I learned as an adolescent how to ride the Long Island Railroad, and that’s how I traveled with friends to my first rock concert in New York City (Sly and the Family Stone and Rare Earth at the Garden). I've always loved train rides. Out here in coastal northern California, the trains have been absent for decades, but we’ve been fighting in recent years for high-speed rail between Sonoma County and San Francisco. That would be so cool to get on a train and head down to the city. Buses are a valuable component in a mass transportation network. But a bus is just not a train.
What I love about Steve Light’s board book TRAINS GO is two-fold: action and sound. I love the trim size which is six inches high and twelve inches long. When you open up the book you have a two-page spread that is six inches high and two feet long. This gives lots of room for trains to go whooooooooooshing by. Real action!

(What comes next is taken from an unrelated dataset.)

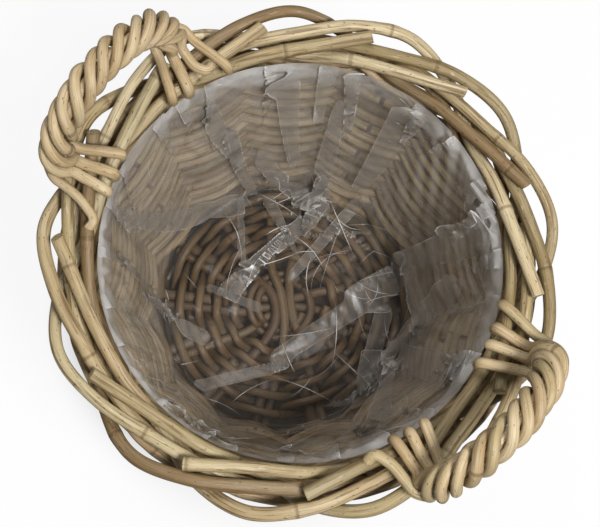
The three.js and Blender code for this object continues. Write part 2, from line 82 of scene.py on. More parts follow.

We do like our choo-choo noises, and TRAINS GO is a grand feast of onomatopoeia. This is all about the sounds of trains:
I can’t really do justice to the text here, because the letters that form these sounds are an integral part of the illustrations and of the movement of the trains from left to right across each of the two-page spreads. Therefore, the book does in spades one of those things that we hope to accomplish in a board book: the teaching of infants and toddlers how a book works and how we turn pages from right to left.
“Oh did you ever take a trip, baby, on the Mobile Line? I said hey lawdy mama, mama, hey lawdy papa Talkin’ ‘bout the Mobile Line. That’s a road to ride to easy your worried mind.” --John Sebastian’s version, on Youtube, of an old Peter Stampfel & Antonia Duren tune
I don’t know what it is with us boys, our trains, and our train noises, but this is a great one that really young kids are going to adore.